Giving projects a regional twist, by involving ADB, is a better way to reduce the scope for political opposition and get many more things done than would be possible in normal circumstances. For example, transit routes to India’s northeast through Bangladesh, or to Nepal and Bhutan through India, would invite less criticism or suspicion if set against a regional context; and nobody can be a better catalyst for regional cooperation than ADB. Certainly not the South Asian Association for Regional Cooperation, or SAARC, on its own. It’s just too politicised and fractious.

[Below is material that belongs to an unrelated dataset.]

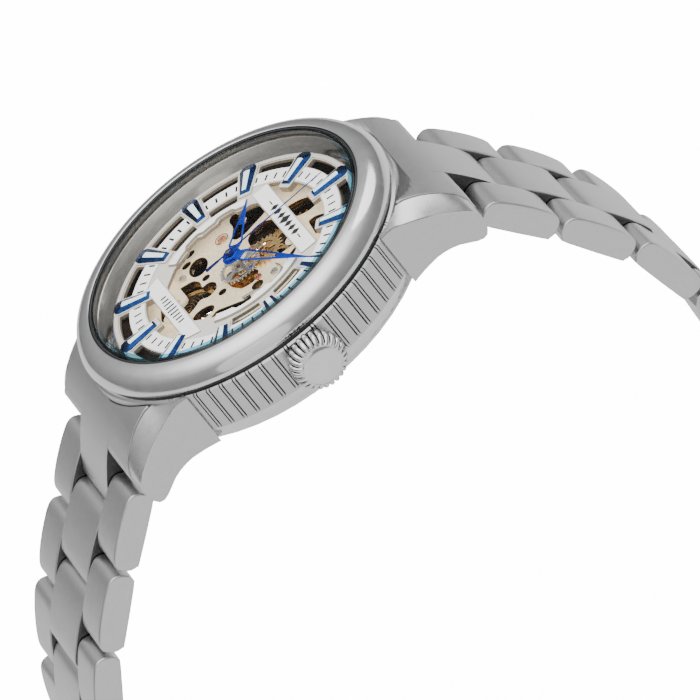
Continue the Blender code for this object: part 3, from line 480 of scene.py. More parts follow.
def metal(name, light, dark, roughness, stretch, relief=0.1):
    return surface(name, (dark, light), 1.0, roughness, stretch, relief)


def glass_finish(name, tint, facing, grazing, fade=0.0):
    """Clear glass that mirrors more towards grazing angles; the tints of the crystal's rim and edge are painted
    reflection and painted shade. Fade clears the tint behind x = 0, so that the painted reflection shows on the
    camera's side only.
    """
    made = bpy.data.materials.new(name)
    made.use_nodes = True
    tree = made.node_tree
    tree.nodes.clear()
    clear = add_node(tree, "ShaderNodeBsdfTransparent", Color=(*tint, 1.0))
    if fade:
        place = add_node(tree, "ShaderNodeTexCoord")
        split = add_node(tree, "ShaderNodeSeparateXYZ")
        share = add_node(tree, "ShaderNodeMapRange")
        set_inputs(share, From_Min=-fade, From_Max=fade)
        join(tree, place, "Object", split, "Vector")
        join(tree, split, "X", share, "Value")
        shade = blend_colors(tree, share.outputs["Result"], 0.99, tint)
        tree.links.new(shade, clear.inputs["Color"])
    mirror = add_node(tree, "ShaderNodeBsdfGlossy", Roughness=0.02)
    smears = grain(tree, 0.3, 3.0)
    tree.links.new(spread(tree, smears, 0.01, 0.04), mirror.inputs["Roughness"])
    edge = add_node(tree, "ShaderNodeLayerWeight", Blend=0.3)
    share = add_node(tree, "ShaderNodeMapRange")
    set_inputs(share, To_Min=facing, To_Max=grazing)
    mix = add_node(tree, "ShaderNodeMixShader")
    out = add_node(tree, "ShaderNodeOutputMaterial")
    join(tree, edge, "Facing", share, "Value")
    join(tree, share, "Result", mix, "Fac")
    join(tree, clear, "BSDF", mix, 1)
    join(tree, mirror, "BSDF", mix, 2)
    join(tree, mix, "Shader", out, "Surface")
    return made


POLISHED = metal("polished_steel", 0.8, (0.74, 0.74, 0.745), (0.1, 0.17), 0.6, 0.01)
SATIN = metal("satin_steel", (0.72, 0.72, 0.715), 0.64, (0.25, 0.31), (1.2, 0.6, 1.2), 0.01)
BRUSHED = metal("brushed_steel", (0.66, 0.66, 0.655), 0.56, (0.28, 0.38), (14.0, 0.5, 14.0), 0.14)
BAND = metal("band_steel", 0.64, 0.54, (0.26, 0.36), (10.0, 10.0, 0.5), 0.12)
# Painted shade: near-black steel for groove bottoms, flute valleys and the gaps between link rows.
SHADE_STEEL = metal("painted_shade_steel", 0.12, 0.07, (0.3, 0.4), (10.0, 10.0, 0.5), 0.12)
REHAUT = metal("rehaut_steel", (0.5, 0.48, 0.44), (0.42, 0.4, 0.365), (0.09, 0.13), (0.7, 0.7, 2.5), 0.006)
SEAT = metal("seat_steel", (0.3, 0.29, 0.27), (0.24, 0.23, 0.215), (0.45, 0.5), 2.0, 0.01)
WORKS = metal("works_steel", (0.74, 0.72, 0.68), (0.56, 0.54, 0.5), (0.22, 0.32), (3.0, 1.5, 3.0), 0.04)
# Painted shade: works steel darkened for deep parts seen through the dial's openings.
WORKS_SHADE = metal("works_painted_shade", (0.05, 0.03, 0.018), (0.02, 0.012, 0.008), (0.35, 0.5), 2.5, 0.08)
# Painted shade: near-black for the plates seen through the dial's slots.
UNDER_SHADE = surface("under_dial_shade", ((0.022, 0.016, 0.013), (0.034, 0.026, 0.022)), 0.0, (0.5, 0.65), 2.0, 0.05)
SPRING = metal("spring_steel", (0.22, 0.22, 0.25), (0.12, 0.12, 0.15), (0.2, 0.3), 6.0)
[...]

Equally, for ADB, making more bilateral matches would be the safest and surest way to fulfil its regional ambitions in South Asia. The formula of total approach that has worked wonderfully for it in the Mekong sub-region and is now gaining momentum in Central Asia, won’t work in South Asia, since divisions among its nations are still far too many. While these divisions might not allow nations to agree on a broader, concrete, multinational framework upfront, they could be persuaded to work in twos or threes on smaller collaborative initiatives that would bring immediate neighbourly benefits.
Areas for such limited collaborations shouldn’t be difficult to pick, and once they succeed and the results are there for everyone to see, doubts and suspicions will begin to melt, first in the immediate neighbourhood, then, gradually, across the region. Examples on the ground are always a better motivator than talks and promises, however loud and strong.